In a similar vein, the Soviet nationality policy took on a hyper-destructive role towards its nations during WWII. Between 1941 and 1944, three waves of deportation occurred, aimed at removing whole national minorities that had been declared “enemies of the Soviet regime” (Werth, 2010: 400). These nationalities were accused of collaborating with the Nazi regime during occupation, and became ‘unpeople’ in the eyes of the Soviet state. Entire nations of people, including the Kalmyks, the Crimean Tatars, the Volga Germans, and the Ingush-Chechen, were forced into a ‘journey of lingering death’ to inhospitable regions of Siberia (Kreindler, 1986: 390-391). Beyond just the physical removal of these national populations, the hammer was also taken to their now deviant culture. Books in their native languages were burned and cultural institutions shut down (Kreindler, 1986: 393) these stigmatised nationalities were forced into the ‘backwardness’ that the Soviet state had once lifted them from (Northrop, 2001). The Kalmyk capital of Elista became a Russian city of Stepnoi as history was revised and nations that were built quickly dismantled.
Stalin, in his paranoid state, did not trust the nations that his own party had imbued with such a strong sense of belonging during the 1920s. Ultimately, extreme totalitarian statism, which came to inform almost all policy in the USSR, became these nations undoing as the state systematically destroyed them. Perhaps this reveals a fundamental truth about nations’ place in the USSR, that they were only tolerated insofar as they were willing to demonstrate subordination to the Soviet state. This is best expressed by Watson, who states that the regime would not be content until the link of loyalty between nationalities was weaker than the bond between citizens and the totalitarian power system (1956: 9).
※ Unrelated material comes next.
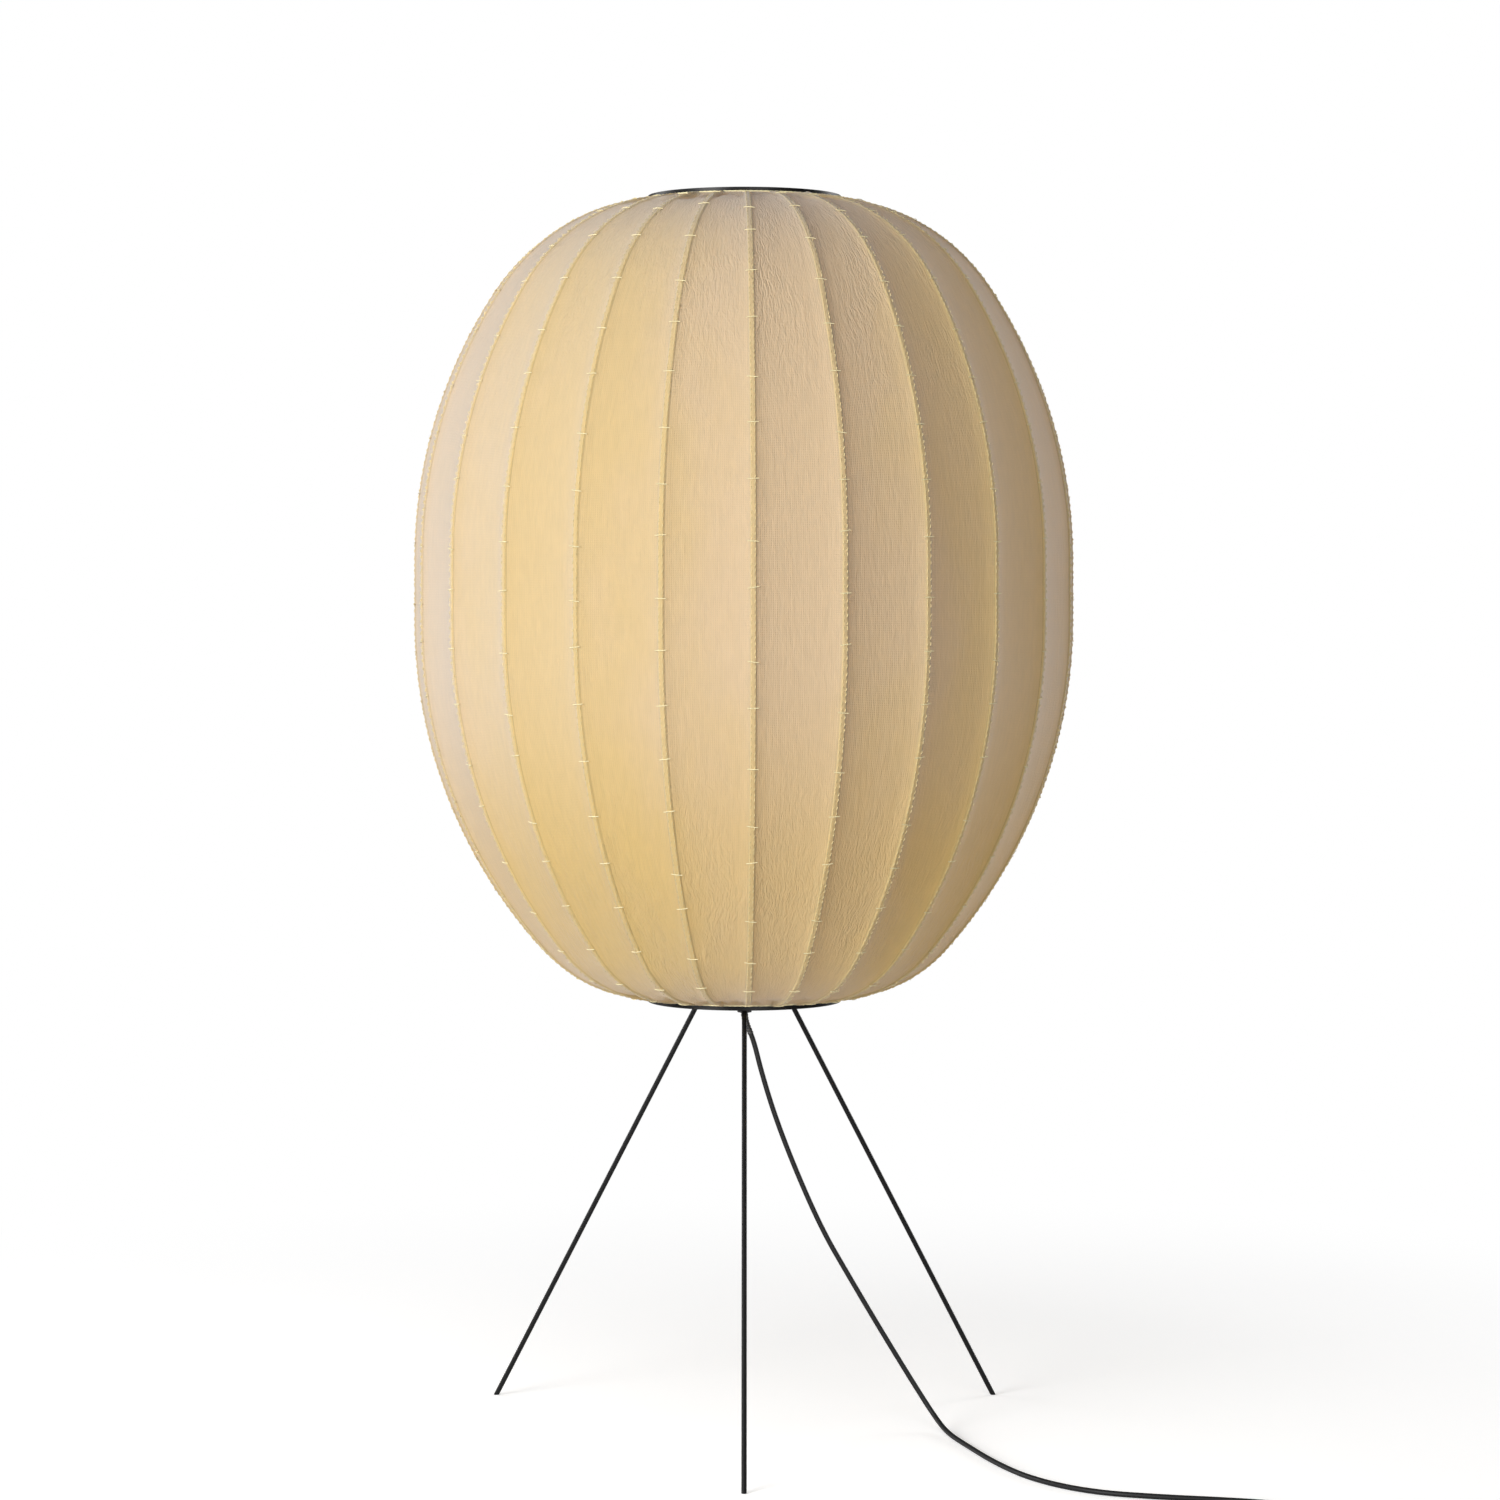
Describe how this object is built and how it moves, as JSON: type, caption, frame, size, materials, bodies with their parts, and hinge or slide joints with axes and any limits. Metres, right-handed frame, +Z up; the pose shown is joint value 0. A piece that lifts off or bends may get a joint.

Finally, what illuminates this debate more than any other factor is to assess whether the nations as defined by the USSR in the 1920s, actually sustained beyond its dissolution in 1991. If the SNP had been geared towards ‘nation-building’, then we can expect the nations that it built in the 1920s to still have a legacy today. The amount of literature that mentions the idea of ‘nation-building’ in the post-1991 territories of the USSR seems to imply that conceptions of nations were weak (see Tolz, 1998). However, often in these texts ‘nation-building’ is wrongly conflated with ‘state-building’ (see Linz, 1993). In actuality, if you look at the modern day states of the former USSR, many are almost identical to the autonomous-republics that the Soviet’s crafted in the 1920s, including Kazakhstan and Uzbekistan, who had no prior experience of independence. This demonstrates the legacy and resonance that SNP ‘nation-building’ had for many regions, with the Soviet state imparting such a sense of belonging to those nations of people that they succeeded the death of their paternal authority figure, and took on a new form of independent life.
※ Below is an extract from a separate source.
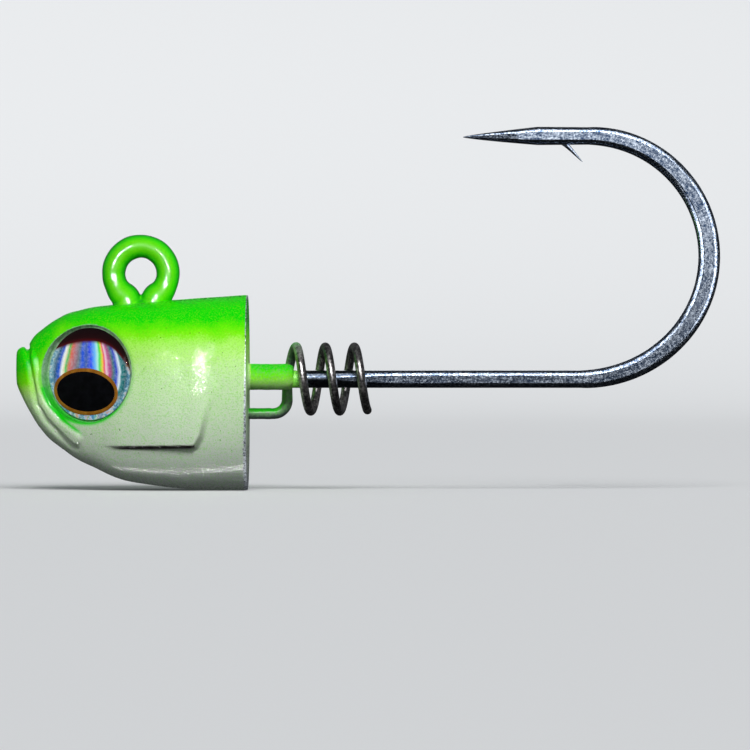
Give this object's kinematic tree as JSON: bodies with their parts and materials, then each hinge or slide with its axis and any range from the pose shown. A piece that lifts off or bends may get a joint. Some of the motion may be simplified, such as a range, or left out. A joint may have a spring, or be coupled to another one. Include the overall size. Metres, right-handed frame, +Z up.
{
  "type": "fishing jig head",
  "caption": "Fish-shaped lead jig head with domed foil eyes, cast round a forged hook with a ring line tie, and a wire coil bait keeper behind it.",
  "frame": {"origin": "centre of the head's flat rear face, where a soft bait butts up, on the middle plane", "axes": "+X from the nose towards the hook's bend, +Z up towards the line tie and the point, Y across the head"},
  "size_m": [0.0703, 0.0148, 0.0363],
  "materials": {
    "hook_steel": "satin",
    "head_paint": "gloss",
    "keeper_steel": "gloss",
    "eye_adhesive": "satin",
    "eye_foil": "gloss",
    "pupil_ink": "gloss",
    "eye_clear": "polished"
  },
  "bodies": {
    "root": {"hook": "hook_steel", "head_casting": "head_paint", "bait_keeper_coil": "keeper_steel", "eye_adhesive_left": "eye_adhesive", "eye_adhesive_right": "eye_adhesive", "eye_foil_left": "eye_foil", "eye_foil_right": "eye_foil", "pupil_print_left": "pupil_ink", "pupil_print_right": "pupil_ink", "eye_dome_left": "eye_clear", "eye_dome_right": "eye_clear"}
  },
  "joints": []
}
In conclusion, Soviet nationality policy was a multifaceted approach to nations and ended up both creating nations from scratch, whilst later submerging those nations to the dominance of Russia or even destroying them completely. Perhaps the most important evidence is the longevity of the nations that were initially created, with many surviving beyond the USSR itself. This is the ultimate testament to the, somewhat unintentionally, strong nation-building credentials of the Soviet state. Indeed, the Bolsheviks imparted such a strong sense of belonging to these nations of people that they refused to wither away and bend to the universal identity of communism or the totalitarian fueled destruction that often came, unintentional of the wider aims of Soviet nationality policy, which was to bind citizens together under the ‘imagined community’ (Phillips, 2002) of communism. Ultimately, what is evident in all these considerations, is the massive power of a Soviet state which could define, build and destroy nations of people in whatever way it saw fit.
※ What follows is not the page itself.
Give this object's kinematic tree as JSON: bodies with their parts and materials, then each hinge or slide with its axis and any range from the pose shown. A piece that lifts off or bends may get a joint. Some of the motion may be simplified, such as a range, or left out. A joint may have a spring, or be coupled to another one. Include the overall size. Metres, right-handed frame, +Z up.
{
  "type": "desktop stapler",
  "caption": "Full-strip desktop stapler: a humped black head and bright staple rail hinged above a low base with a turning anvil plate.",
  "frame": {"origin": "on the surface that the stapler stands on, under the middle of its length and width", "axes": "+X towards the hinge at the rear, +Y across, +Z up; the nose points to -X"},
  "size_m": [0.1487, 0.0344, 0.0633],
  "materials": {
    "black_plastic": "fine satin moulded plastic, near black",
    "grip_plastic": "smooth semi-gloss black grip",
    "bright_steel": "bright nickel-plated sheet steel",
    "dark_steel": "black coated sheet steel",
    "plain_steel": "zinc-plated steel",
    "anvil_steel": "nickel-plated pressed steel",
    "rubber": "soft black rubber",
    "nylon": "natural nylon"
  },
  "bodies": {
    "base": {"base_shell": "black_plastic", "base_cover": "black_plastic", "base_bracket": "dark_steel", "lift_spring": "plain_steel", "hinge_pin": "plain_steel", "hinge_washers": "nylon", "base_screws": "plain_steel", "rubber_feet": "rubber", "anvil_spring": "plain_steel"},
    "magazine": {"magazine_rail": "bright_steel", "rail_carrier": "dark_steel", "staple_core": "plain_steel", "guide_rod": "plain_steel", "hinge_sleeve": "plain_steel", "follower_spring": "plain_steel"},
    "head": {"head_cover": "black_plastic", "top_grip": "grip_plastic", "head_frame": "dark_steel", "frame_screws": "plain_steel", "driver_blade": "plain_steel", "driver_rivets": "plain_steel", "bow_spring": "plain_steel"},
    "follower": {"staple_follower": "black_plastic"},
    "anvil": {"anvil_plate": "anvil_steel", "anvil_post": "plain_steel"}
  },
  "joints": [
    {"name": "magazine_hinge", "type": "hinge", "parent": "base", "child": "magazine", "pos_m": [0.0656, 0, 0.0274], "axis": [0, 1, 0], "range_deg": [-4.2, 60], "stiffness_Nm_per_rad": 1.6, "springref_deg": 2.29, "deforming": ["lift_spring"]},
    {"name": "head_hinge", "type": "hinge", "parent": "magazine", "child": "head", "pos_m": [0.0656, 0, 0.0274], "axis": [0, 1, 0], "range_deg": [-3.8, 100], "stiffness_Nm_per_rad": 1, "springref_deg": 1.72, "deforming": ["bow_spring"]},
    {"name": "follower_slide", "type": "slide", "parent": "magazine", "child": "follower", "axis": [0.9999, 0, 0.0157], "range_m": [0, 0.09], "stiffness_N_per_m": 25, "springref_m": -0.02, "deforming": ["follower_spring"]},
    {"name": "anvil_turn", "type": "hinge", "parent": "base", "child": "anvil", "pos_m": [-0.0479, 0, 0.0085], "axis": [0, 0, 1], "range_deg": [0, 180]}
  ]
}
To investigate SNP properly, it seems sensible to demonstrate what ‘nation-building’ is. This can be achieved through the important distinction of what a ‘nation’ is and what a ‘state’ is. A ‘nation’, according to Walker, is "a social group which shares a common ideology, common institutions and customs, and a sense of homogeneity" (1972: 334). This is not to be confused with a ‘state’, which according to Smith, is “a set of differentiated, autonomous and public institutions, which are territorially centralised and claim jurisdiction over a given territory, including a monopoly over coercion and extraction” (1986: 235). Thus, the main distinction is a ‘nation’ is about social sentiment, whilst a ‘state’ is about the more tangible institutional structure of a territory.
‘Nation-building’, ignoring the contemporary literature which confuses ‘nations’ and ‘states’ (Smith, 1986: 228-229), is firmly about fostering a shared sense of belonging in a group of people, without necessarily finding expression in a state. Aside from the distinction between nation and state, the definition of ‘nation-building’ is also influenced by one’s persuasion regarding theories of nationalism. What matters more than any personal view of this is the official Soviet philosophy in relation to nations. SNP had at its core two different theories at two different times. Initially, during the early period of Bolshevik power, SNP was premised on this belief that nations were not primordial entities, but rather by-products of modernisation (Martin, 2000: 348). This mirrors Gellner’s belief that nations are born from industrialisation (Linz, 1993: 363), as the destruction of peasants' local culture and the birth of a new high culture which is solidified through universal education. From this perspective, ‘nation-building’ occurs most prominently and effectively during industrialisation. Nevertheless, a dramatic turn occurred in the 1930s, away from the view of nations as modern constructs, and towards an emphasis on the deep primordial roots of modern nations (Martin, 2000: 349). In this later view the Soviet’s imply that nations cannot be built at all. Despite this, the former view and crucial time period of the 1920s largely disproves this latter embrace of primordialism.